## BEGIN EXCERPTED RECORDS
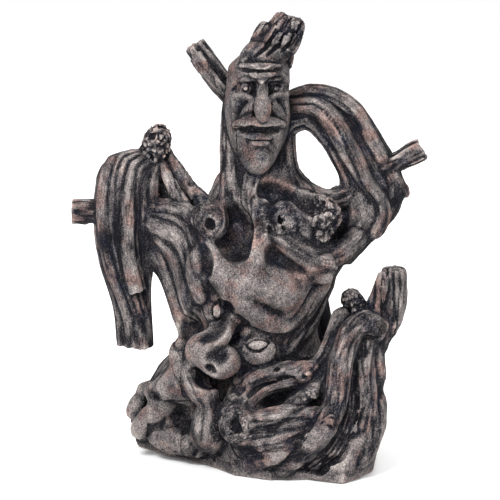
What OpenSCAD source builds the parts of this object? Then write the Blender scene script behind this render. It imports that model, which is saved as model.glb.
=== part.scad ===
// Hand-built clay figure of a tree spirit: a hollow trunk on a plinth, a head with a
// swept-up crest, two arms of twisted root strands, and a skirt of roots.
// Every strand, knot and face piece was rolled or pinched on its own and joined with slip.
// Front is -Y, the figure's height runs along +Z and it stands on Z = 0.

/* [Plinth] */
// Thickness of the flat clay slab that the figure stands on
plinth_h = 8; // [6:1:10]
// Size of the plinth's outline against the drawn one
plinth_scale = 1; // [0.96:0.01:1.04]

/* [Firing cavity] */
// Radius of the cavity where it opens in the underside
cavity_foot_r = 44; // [32:1:45]
// Radius of the cavity at its closed top
cavity_top_r = 14; // [10:1:15]
// Height of the cavity above the table
cavity_h = 190; // [150:1:195]

/* [Strands] */
// Thickness of every rolled strand against the drawn one
strand_gain = 1; // [0.92:0.01:1.08]
// Number of sides on a strand
strand_sides = 8; // [8:2:12]
// Number of rings that a strand aims for
strand_rings = 12; // [10:1:16]

/* [Head] */
// Half of the head's width across the cheeks
head_half_w = 25; // [23:0.5:27]
// Half of the head's depth from nose root to nape
head_half_d = 24; // [21:0.5:26]
// Radius of the rolled beads that make the two ringed eyes
eye_bead_r = 6.5; // [5:0.5:7.5]

/* [Hidden] */
// Moves the figure so that the middle of its box stands on the origin
centre = [6.5, -1, 0];
// A rounded end reaches this many radii past a strand's last point
round_end = 0.8;
// A cut or torn end is flatter
cut_end = 0.3;
mass_sides = 20;
cavity_axis = [6, 8];
overlap = 0.5;

dark = [0.17, 0.16, 0.17];
slate = [0.26, 0.25, 0.27];
ash = [0.40, 0.37, 0.36];
rust = [0.42, 0.32, 0.29];

// Plinth outline, seen from above
foot = [[-95, 36], [-74, 6], [-50, -12], [-34, -30], [-18, -54], [10, -68], [40, -66],
        [68, -80], [82, -64], [94, -40], [97, 0], [94, 32], [76, 60], [30, 78], [-30, 82],
        [-74, 70], [-94, 56]];

// Mound levels: [z, size against the plinth's outline, shift in x, shift in y]
mound_levels = [[plinth_h - 1, 0.985, 0, 0], [20, 1, 0, 0], [36, 0.95, 0, 1],
                [52, 0.84, -2, 2], [68, 0.68, -4, 4], [84, 0.56, -4, 4]];

// Each mass is a stack of level ovals: [x, y, z, half width, half depth]
trunk_levels = [[-3, 5, 78, 56, 45], [-2, 4, 92, 54, 43], [-2, 3, 115, 52, 41],
                [2, 2, 140, 53, 40], [5, 1, 154, 49, 37]];
torso_levels = [[6, 0, 150, 42, 34], [10, -1, 168, 49, 37], [14, -3, 188, 49, 36],
                [16, -3, 204, 42, 33], [11, -2, 218, 32, 27], [5, 0, 234, 25, 21],
                [1, 4, 250, 24, 18], [0, 6, 270, 22, 15]];
head_levels = [[2, -23, 241, 6, 7], [2, -18, 246, 12, 13], [2, -12, 255, 17, 18],
               [2, -9, 268, 22, 22], [2, -8, 282, 25, 24], [1, -8, 298, 25, 24],
               [2, -8, 314, 25, 24], [2, -7, 326, 23, 22], [4, -5, 335, 17, 17],
               [6, -3, 341, 8, 9]];

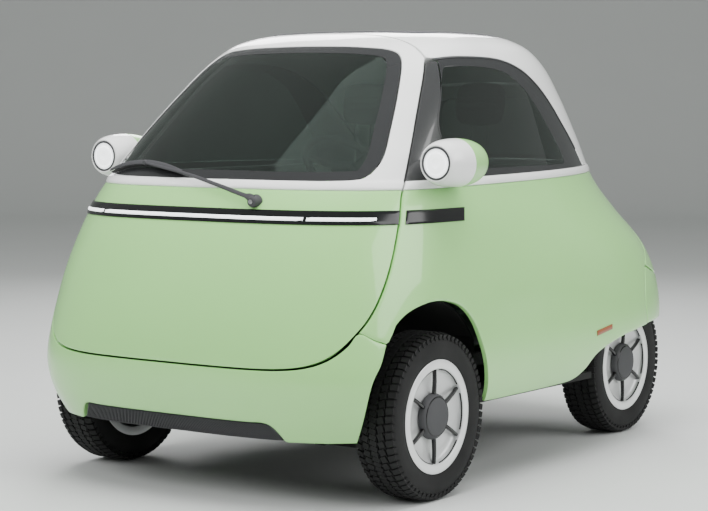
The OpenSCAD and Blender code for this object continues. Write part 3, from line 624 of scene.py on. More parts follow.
## END EXCERPTED RECORDS
> **THE REQUEST**
Write down again the exact lines running from the beginning of the data to the line containing "strand_rings = 12; // [10:1:16]", with both ends included.

> **TASK RESULT**
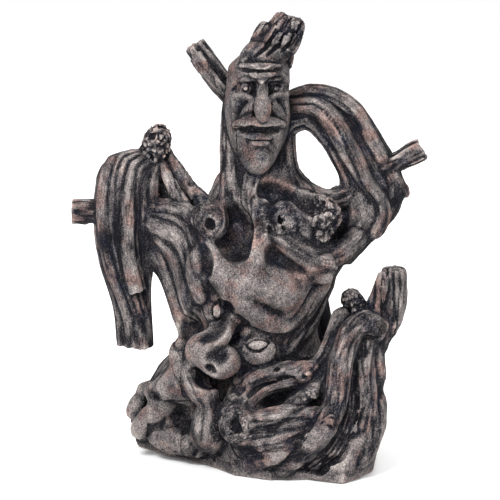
What OpenSCAD source builds the parts of this object? Then write the Blender scene script behind this render. It imports that model, which is saved as model.glb.
=== part.scad ===
// Hand-built clay figure of a tree spirit: a hollow trunk on a plinth, a head with a
// swept-up crest, two arms of twisted root strands, and a skirt of roots.
// Every strand, knot and face piece was rolled or pinched on its own and joined with slip.
// Front is -Y, the figure's height runs along +Z and it stands on Z = 0.

/* [Plinth] */
// Thickness of the flat clay slab that the figure stands on
plinth_h = 8; // [6:1:10]
// Size of the plinth's outline against the drawn one
plinth_scale = 1; // [0.96:0.01:1.04]

/* [Firing cavity] */
// Radius of the cavity where it opens in the underside
cavity_foot_r = 44; // [32:1:45]
// Radius of the cavity at its closed top
cavity_top_r = 14; // [10:1:15]
// Height of the cavity above the table
cavity_h = 190; // [150:1:195]

/* [Strands] */
// Thickness of every rolled strand against the drawn one
strand_gain = 1; // [0.92:0.01:1.08]
// Number of sides on a strand
strand_sides = 8; // [8:2:12]
// Number of rings that a strand aims for
strand_rings = 12; // [10:1:16]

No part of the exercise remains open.